駐車場として使っている宅地に小規模宅地等の特例を適用してもらうためには、アスファルトや砂利を使って舗装されていることや、機械式の構築物が設置されていることが条件となります。
単にロープを張って区画しているだけという場合や、止め石を設置しているだけという状態の場合は、小規模宅地等の特例は適用されないので注意しておきましょう。
農業に使っている土地を相続する場合の注意点
農業に使っている土地を相続する場合には、小規模宅地等の特例を適用できるかどうかは「その土地をどのような形で使用しているか」によって判断が異なります。
具体的には、その土地を耕作のために使っている時(ビニースハウスなどがある場合を含みます)には、その土地は「農地」と判断されるため、「宅地」に対してのみ適用できる小規模宅地等の特例は適用できないことになります。
一方で、農業機械やトラクターなどを保管するためにその土地を使用している場合には、その土地は「農地」ではなく、「特定事業用宅地等(上の②です)」として小規模宅地等の特例の適用を受けることができます。
なお、上でも説明させていただいた通り、特定事業用宅地等に小規模宅地等の特例を適用してもらうためには、相続税の申告期限まではその宅地の所有権をもって事業を継続している必要がありますから注意しておきましょう。
家族が老人ホームを利用していた場合
居住用宅地として小規模宅地等の特例を適用してもらうためには、亡くなった人や同居親族がその宅地を生活の拠点としていたことが条件となります。
そのため、亡くなった人が老人ホームなどを利用しており、宅地には住んでいなかったという場合に小規模宅地等の特例を使うことができるかどうかが問題となります。
結論から言うと、亡くなった人が老人ホームを利用していた場合でも、相続した宅地について小規模宅地等の特例を適用してもらうことは可能です。
そのための条件としては、亡くなった人が要介護認定または要支援認定を受けていたことや、宅地を他人に賃貸などの形で使用させていないことがあります。
また、これらの認定の申請中にその方が亡くなってしまったような場合でも、相続発生後(亡くなった後)に市区町村から要支援認定が認められれば、小規模宅地等の特例を適用してもらうことができます(市区町村による要支援認定の効果は申請日に遡って適用になるためです)。
まとめ
今回は、相続財産に宅地が含まれる時に利用できる節税方法である「小規模宅地等の特例」について、適用を受けるための条件や注意点について解説させていただきました。
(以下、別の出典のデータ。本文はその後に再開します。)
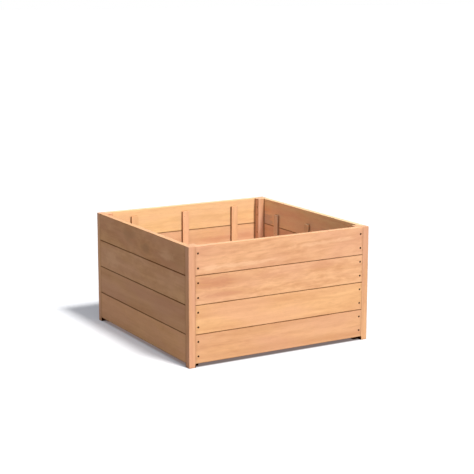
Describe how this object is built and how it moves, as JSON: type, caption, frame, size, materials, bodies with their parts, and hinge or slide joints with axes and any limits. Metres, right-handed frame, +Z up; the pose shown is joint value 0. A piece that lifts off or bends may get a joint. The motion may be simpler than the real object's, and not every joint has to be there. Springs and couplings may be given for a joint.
{
  "type": "raised garden bed",
  "caption": "Square timber raised bed, open above and below, with lapped wall boards, rebated corner posts as feet, and battens inside.",
  "frame": {"origin": "on the ground, under the middle of the box", "axes": "+X to the right along the front wall, +Y from the front wall to the back wall, +Z up"},
  "size_m": [1.05, 1.05, 0.6],
  "materials": {
    "board_timber": "planed hardwood, oiled, satin",
    "post_timber": "planed hardwood, oiled, satin, a little pinker than the boards",
    "batten_timber": "planed hardwood, satin",
    "screw_steel": "browned steel, dull",
    "nail_steel": "bright steel, dull"
  },
  "bodies": {
    "root": {"post_front_left": "post_timber", "post_front_right": "post_timber", "post_back_left": "post_timber", "post_back_right": "post_timber", "board_front_1": "board_timber", "board_front_2": "board_timber", "board_front_3": "board_timber", "board_front_4": "board_timber", "board_back_1": "board_timber", "board_back_2": "board_timber", "board_back_3": "board_timber", "board_back_4": "board_timber", "board_left_1": "board_timber", "board_left_2": "board_timber", "board_left_3": "board_timber", "board_left_4": "board_timber", "board_right_1": "board_timber", "board_right_2": "board_timber", "board_right_3": "board_timber", "board_right_4": "board_timber", "batten_front_1": "batten_timber", "batten_front_2": "batten_timber", "batten_front_3": "batten_timber", "batten_back_1": "batten_timber", "batten_back_2": "batten_timber", "batten_back_3": "batten_timber", "batten_left_1": "batten_timber", "batten_left_2": "batten_timber", "batten_left_3": "batten_timber", "batten_right_1": "batten_timber", "batten_right_2": "batten_timber", "batten_right_3": "batten_timber", "screws_front": "screw_steel", "screws_back": "screw_steel", "screws_left": "screw_steel", "screws_right": "screw_steel", "nails_front": "nail_steel", "nails_back": "nail_steel", "nails_left": "nail_steel", "nails_right": "nail_steel"}
  },
  "joints": []
}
小規模宅地等の特例を利用すると、相続税の負担を大幅に減らすことができる可能性がありますが、本文で説明させていただいたように注意を要するようなケースもあります。
相続に関する税金の疑問点については、相続税対策を専門としている税理士に相談することでわかりやすく対策方法を教えてもらうことが可能です。
多くの場合は初回の相談料等は無料で受け付けてくれますから、気軽にアドバイスを求めてみると良いでしょう。